3 thoughts on “More on the History of the Old Testament

  1. I tend to give the benefit of the doubt to the Bible for two reasons:
    1. To a large extent, I share the exact same biases as the authors of the Bible had. E.g. I believe the God of Israel to be the living God, the One true God. I believe that what He considers as evil, is indeed evil, and what He considers as good, is indeed good. What He considers as important, is indeed important and what He considers as unimportant is indeed unimportant. And I assume that the biblical authors largely wrote with an awareness of God’s presence and perspective.
    2. For non-biblical evidence to prove that many things in the Hebrew Bible are not historically accurate, I tend to give the extra-biblical sources less credence than the bible for a number of reasons: 2.1 In contrast to the Bible I do not know what their biases and hidden assumptions are… there is no reason to suppose that they were any less biased than the Bible authors or more concerned for the truth. And even if I know their biases, I likely do not share most of them. 2.2. Absence of evidence does not equal prove that something did not happen, 2.3. In other words, unless at least two other independent historical sources agree with each other against the Bible, I see no reason to give them more credence than the Bible. And a single external source is not sufficient to “prove that many things in the Hebrew Bible are not historically accurate”. 2.4. I do not think that for most of the ANE history our sources (whether archaeological or historical) are good enough to “prove that some thing in the Bible are not historically accurate”, at least not in a way that really matters.
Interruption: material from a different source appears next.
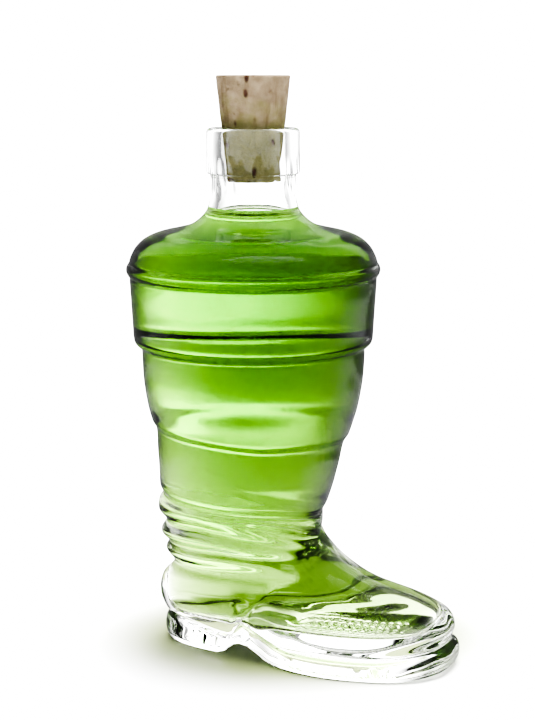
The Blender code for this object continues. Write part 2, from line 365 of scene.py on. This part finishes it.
def upper_rings():
    """Foot, ankle and shaft: the lowest rings follow the welt, and the folds are pressed in higher up."""
    first = UPPER[0][0]
    around = angles()
    made = []
    for section in through(UPPER, 0.55):
        z = section[0]
        x, y = ring(section)
        depth = fold_depth(around, z)
        y = y - np.sign(y) * pinch_depth(x, y, z)
        follow = 1 - smooth(first, 21.0, z)
        height = z + follow * (welt_line(x) + WELT_RISE - first)
        made.append(np.stack([x - depth * np.cos(around), y - depth * np.sin(around), height], -1))
    return wavy(np.array(made), 0.05, 0.0)


def band_sections():
    """The thick band at the mouth: (height, radius) from the neck, over the rounded rim, to the bore."""
    low = RIM_Z - BAND_HEIGHT
    made = [(low - 0.3, NECK_R + 0.1), (low, NECK_R + 0.4)]
    for turn in np.radians(np.linspace(-90, 0, 7)):
        made.append((low + 0.7 + 0.7 * math.sin(turn), BAND_R - 0.7 + 0.7 * math.cos(turn)))
    for turn in np.radians(np.linspace(0, 90, 9)):
        made.append((RIM_Z - BAND_ROUND * (1 - math.sin(turn)), BAND_R - BAND_ROUND * (1 - math.cos(turn))))
    for turn in np.radians(np.linspace(90, 180, 9)):
        made.append((RIM_Z - 0.9 * (1 - math.sin(turn)), BORE_R + 0.9 * (1 + math.cos(turn))))
    return turned(made)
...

    That said, I keep in mind the presuppositions that both the Bible authors and myself share, and realise that the Bible is biased to emphasize those things that were important to the authors. From my perspective, dismissing a mighty and important king of Israel, like Omri in a few sentences as not doing “what is right in the eyes of the Lord”, without mentioning how powerful he was or the extent of his influence and kingdom, does not mean that the Bible is inaccurate, although for somebody writing a modern style history, it would indeed be unforgivable. Hyperbole and poetic language would not fit as part of most (all?) modern historical writing; the Biblical authors (and their colleagues in other ANE countries) knew no such restrictions.

    • Thanks for the thoughtful response. I should start off by saying that I really appreciate that you recognize your own bias. I think it is wonderfully refreshing. And I offer you much respect for it.

      Though I didn’t note it in the post, I recognize that I have my own biases which I wrestle with. Based on my upbringing, where I am, and how I think, I recognize that I see the data in the Hebrew Bible differently than many.

      You said, “there is no reason to suppose that they were any less biased than the Bible authors or more concerned for the truth.” I should clarify that I am in complete agreement with this point. Though I may not have emphasized it strongly enough, I am not under the impression that other ANE records are inherently more reliable. When you compare accounts of Sennacherib’s invasion, for example, the non-biblical account tells a similar story; yet, just as the Hebrew Bible, it offers a different perspective with unique elements.

      Regarding Omri, I agree. In my experiences, though, many people don’t necessarily approach the HB as critically as you seem to do. That said, I thoroughly enjoyed reading what you read. I’ll take it into account as I continue writing.